Zen Kōans are easier to answer, but I’ll try.

 

You could always run a simple health-and-happiness analysis to decide. Are you sleeping less than five or six hours a night? Have you become too busy for routine bonding time with family and friends? Do you attend meetings for clubs you have little to no interest in? If you answered yes to all of these questions, congratulations! You are the lucky winner of years of sleep deprivation and poor grades! Not to worry, the only tax is familial relationships and, well, friends.

 

However, if you’re an overachiever like myself, some of those sacrifices may seem worth the addition of seven or eight clubs to your college applications.

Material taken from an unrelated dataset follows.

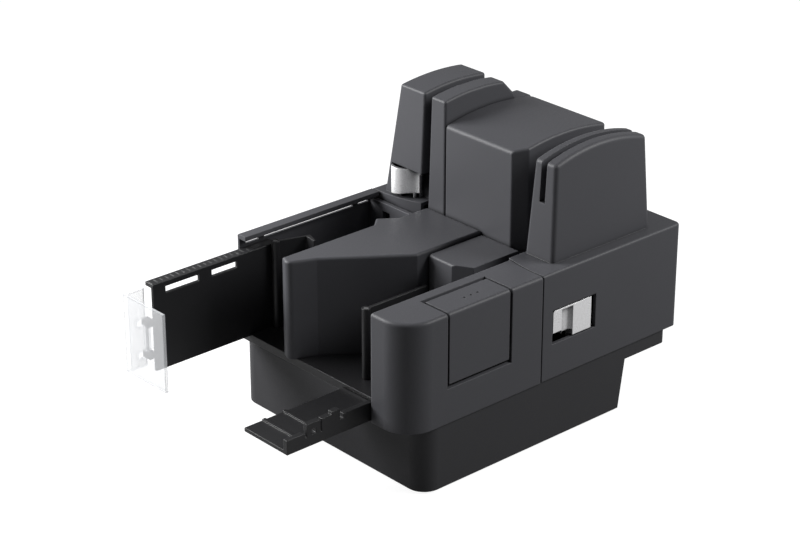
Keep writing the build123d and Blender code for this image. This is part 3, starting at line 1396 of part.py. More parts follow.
with BuildPart() as pressure_plate:
    x, y = pusher_pivot
    block(x - pusher_thickness / 2, x + pusher_thickness / 2, y, pusher_back,
          floor_top + touch_gap, floor_top + pusher_height)
    post(x, y, floor_top + touch_gap, floor_top + pusher_height, pivot_barrel_radius)
    post(x, y, floor_top, floor_top + pusher_height, pivot_radius + fit_gap, mode=Mode.SUBTRACT)
finish("pressure_plate", pressure_plate)

with BuildPart() as pocket_flap:
    with BuildSketch(Plane.XY.offset(floor_top + touch_gap)):
        x, y = pocket_flap_pivot
        fold_x, fold_y = x + flap_fold[0], y + flap_fold[1]
        tip_x, tip_y = x + flap_tip[0], y + flap_tip[1]
        Polygon((x, y), (fold_x, fold_y), (tip_x, tip_y), (tip_x, tip_y - pocket_flap_thickness),
                (fold_x, fold_y - 2 * pocket_flap_thickness), (x + pocket_flap_thickness, y),
                align=None)
        with Locations(pocket_flap_pivot):
            Circle(pivot_barrel_radius)
            Circle(pivot_radius + fit_gap, mode=Mode.SUBTRACT)
    extrude(amount=pocket_flap_height)
finish("pocket_flap", pocket_flap)

# ======== sensors, board and sockets ========
with BuildPart() as inner_image_sensor:
    block(right_inner - glass_thickness - sensor_depth, right_inner - glass_thickness,
          sensor_y - sensor_length / 2, sensor_y + sensor_length / 2, floor_top, sensor_top)
finish("inner_image_sensor", inner_image_sensor)

with BuildPart() as inner_sensor_glass:
    block(right_inner - glass_thickness, right_inner, sensor_y - sensor_length / 2,
          sensor_y + sensor_length / 2, floor_top, sensor_top)
finish("inner_sensor_glass", inner_sensor_glass)

with BuildPart() as outer_image_sensor:
    block(right_outer + glass_thickness, right_outer + glass_thickness + sensor_depth,
          sensor_y - sensor_length / 2, sensor_y + sensor_length / 2, floor_top + touch_gap, sensor_top)
    block(right_outer + panel_wall, right_outer + glass_thickness + sensor_depth,
          sensor_y - sensor_length / 2 - sensor_flange, sensor_y + sensor_length / 2 + sensor_flange,
          floor_top + touch_gap, sensor_top)
finish("outer_image_sensor", outer_image_sensor)

with BuildPart() as outer_sensor_glass:
    block(right_outer, right_outer + glass_thickness, sensor_y - sensor_length / 2,
          sensor_y + sensor_length / 2, floor_top + touch_gap, sensor_top)
finish("outer_sensor_glass", outer_sensor_glass)

with BuildPart() as magnetic_head:
    block(left_inner - head_proud, left_inner + head_size, head_y - head_size / 2,
          head_y + head_size / 2, floor_top, floor_top + head_height)
    fillet(magnetic_head.edges().filter_by(Axis.Z).group_by(Axis.X)[0], soft_edge)
finish("magnetic_head", magnetic_head)

with BuildPart() as card_reader_head:
    block(card_slot_x - reader_depth, card_slot_x + reader_proud, reader_front,
          reader_front + reader_length, reader_low, reader_low + reader_height)
finish("card_reader_head", card_reader_head)

with BuildPart() as main_board:
    block(board_left, board_right, board_front, board_back, board_low, board_top)
    for across, back in chip_places:
        x, y = board_left + across, board_front + back
        block(x - chip_half, x + chip_half, y - chip_half, y + chip_half, board_top,
              board_top + board_thickness)
finish("main_board", main_board)

with BuildPart() as usb_socket:
    block(usb_x - usb_width / 2, usb_x + usb_width / 2, socket_front, socket_back, board_top,
          board_top + usb_height)
    block(usb_x - usb_width / 2 + socket_wall, usb_x + usb_width / 2 - socket_wall,
          (socket_front + socket_back) / 2, socket_back, board_top + socket_wall,
          board_top + usb_height - socket_wall, mode=Mode.SUBTRACT)
    block(usb_x - usb_tongue / 2, usb_x + usb_tongue / 2, socket_front, socket_back - socket_wall,
          board_top + usb_height / 2 - socket_wall, board_top + usb_height / 2 + socket_wall)
finish("usb_socket", usb_socket)

with BuildPart() as dc_inlet:
    block(inlet_x - inlet_radius, inlet_x + inlet_radius, socket_front, board_back, board_top,
          board_top + 2 * inlet_radius)
    with Locations((inlet_x, board_back, inlet_z)):
        Cylinder(inlet_radius, 2 * inlet_nose, rotation=(90, 0, 0))
    with Locations((inlet_x, board_back + inlet_nose - inlet_bore_depth / 2, inlet_z)):
        Cylinder(inlet_bore_radius, inlet_bore_depth, rotation=(90, 0, 0), mode=Mode.SUBTRACT)
        Cylinder(inlet_pin_radius, inlet_bore_depth, rotation=(90, 0, 0))
finish("dc_inlet", dc_inlet)

os.makedirs("parts", exist_ok=True)
for label, part in pieces.items():
    export_step(part, f"parts/{label}.step")
print(len(pieces), "pieces written")
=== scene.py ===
import bpy
import bmesh
import json
from math import radians, sin, cos, pi
from mathutils import Vector, Matrix


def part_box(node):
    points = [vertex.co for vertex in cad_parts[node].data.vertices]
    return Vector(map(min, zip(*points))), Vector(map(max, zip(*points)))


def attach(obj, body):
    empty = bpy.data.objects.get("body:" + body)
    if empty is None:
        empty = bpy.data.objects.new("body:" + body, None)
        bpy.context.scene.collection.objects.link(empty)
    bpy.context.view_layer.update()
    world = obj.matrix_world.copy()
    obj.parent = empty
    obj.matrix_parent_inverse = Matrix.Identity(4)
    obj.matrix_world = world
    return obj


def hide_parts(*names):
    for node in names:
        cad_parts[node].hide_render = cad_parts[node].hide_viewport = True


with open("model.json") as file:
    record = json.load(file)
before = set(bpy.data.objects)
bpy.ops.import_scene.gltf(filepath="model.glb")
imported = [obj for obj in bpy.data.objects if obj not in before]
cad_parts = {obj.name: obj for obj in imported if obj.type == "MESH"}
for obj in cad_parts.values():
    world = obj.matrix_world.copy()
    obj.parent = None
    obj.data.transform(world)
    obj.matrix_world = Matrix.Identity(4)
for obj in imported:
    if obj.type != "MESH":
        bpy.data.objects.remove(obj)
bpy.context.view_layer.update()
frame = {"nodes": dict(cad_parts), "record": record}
mm = 0.001
print("frame loaded:", len(frame["nodes"]), "nodes")


# small helpers for every node tree
def add(tree, kind, feeds, **settings):
    # one node with its settings and what feeds it, giving its first output
    node = tree.nodes.new(kind)
    for key, value in settings.items():
        setattr(node, key, value)
    for key, value in feeds.items():
        if isinstance(value, bpy.types.NodeSocket):
            tree.links.new(value, node.inputs[key])
        else:
            node.inputs[key].default_value = value
    return node.outputs[0]


def maths(tree, operation, first, second=0.0):
    return add(tree, "ShaderNodeMath", {0: first, 1: second}, operation=operation)


# shader trees
mixSockets = dict(first=6, second=7, result=2)          # the colour sockets of a Mix node
edgeMask = dict(samples=6, starts=0.995, full=0.86)     # true normal dot rounded normal
hollowMask = dict(samples=8, starts=0.93)               # openness under which dust starts
grainSpan = (0.3, 0.7)                                  # where most of a noise's values lie


def newMaterial(name):
    mat = bpy.data.materials.new(name)
    mat.use_nodes = True
    tree = mat.node_tree
    tree.nodes.clear()
    out = tree.nodes.new("ShaderNodeOutputMaterial")
    shader = tree.nodes.new("ShaderNodeBsdfPrincipled")
    tree.links.new(shader.outputs["BSDF"], out.inputs["Surface"])
    return mat, tree, shader


def noise(tree, place, scale, detail):
    return add(tree, "ShaderNodeTexNoise", {"Vector": place, "Scale": scale, "Detail": detail})


def objectPlace(tree, stretch=(1, 1, 1)):
    # object coordinates, stretched along an axis for a brushed finish
    coord = tree.nodes.new("ShaderNodeTexCoord")
    return add(tree, "ShaderNodeMapping", {"Vector": coord.outputs["Object"], "Scale": stretch})


def mixColour(tree, factor, first, second):
    tone = tree.nodes.new("ShaderNodeMix")
    tone.data_type = "RGBA"
    for label, value in (("first", first), ("second", second)):
        socket = tone.inputs[mixSockets[label]]
        if isinstance(value, bpy.types.NodeSocket):
            tree.links.new(value, socket)
        else:
            socket.default_value = (*value, 1)
    tree.links.new(factor, tone.inputs["Factor"])
    return tone.outputs[mixSockets["result"]]


def remap(tree, value, low, high, toLow, toHigh):
    return add(tree, "ShaderNodeMapRange", {"Value": value, "From Min": low, "From Max": high,
                                            "To Min": toLow, "To Max": toHigh})


def share(tree, mask, most):
    # a mask weakened, so that its full value is only this much
    return remap(tree, mask, 0, 1, 0, most)


def roundedNormal(tree, radius):
    return add(tree, "ShaderNodeBevel", {"Radius": radius}, samples=edgeMask["samples"])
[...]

I’m going to let you in on a secret: We’re dead wrong.

 

For starters, most large public colleges, like Kent State University, the University of Akron and Ohio State University draw such an expansive applicant pool that extracurriculars don’t carry much weight. Admissions committees at schools like these focus more often on an applicant’s quantitative attributes – if excessive extracurriculars begin affecting your grades, you’re at a major disadvantage.

 

Highly selective private schools also won’t be impressed by your involvement if it comes at the expense of test grades. Even the Ivies, which stress the importance of a holistic application, would rather see a 4.4 GPA than a club t-shirt.

 

If you’re not involved for the application boost, it comes down to the clubs you’ve chosen and the effort required. A passion for engineering is a beautiful thing, but once you join Robotics, Science Olympiad and Model Bridge Building, you’ll soon find yourself carelessly guesstimating the answers for the Pre-Engineering worksheet you ran out of time to complete. Just because an extracurricular seems interesting doesn’t mean it’s for you.

 

I certainly don’t mean to imply that non-scholastic excursions are pointless or wrongheaded – far from it. Social and intellectual development benefit immensely from extracurricular involvement (and let’s not forget how amazing the Spanish Club’s quesadillas taste). That being said, a shopping trip for tortillas and shredded cheese also means an hour less to study.

In the end, everyone must find their own version of balance. Focus on activities that tell the story of who you are, but don’t sacrifice the plot to do so.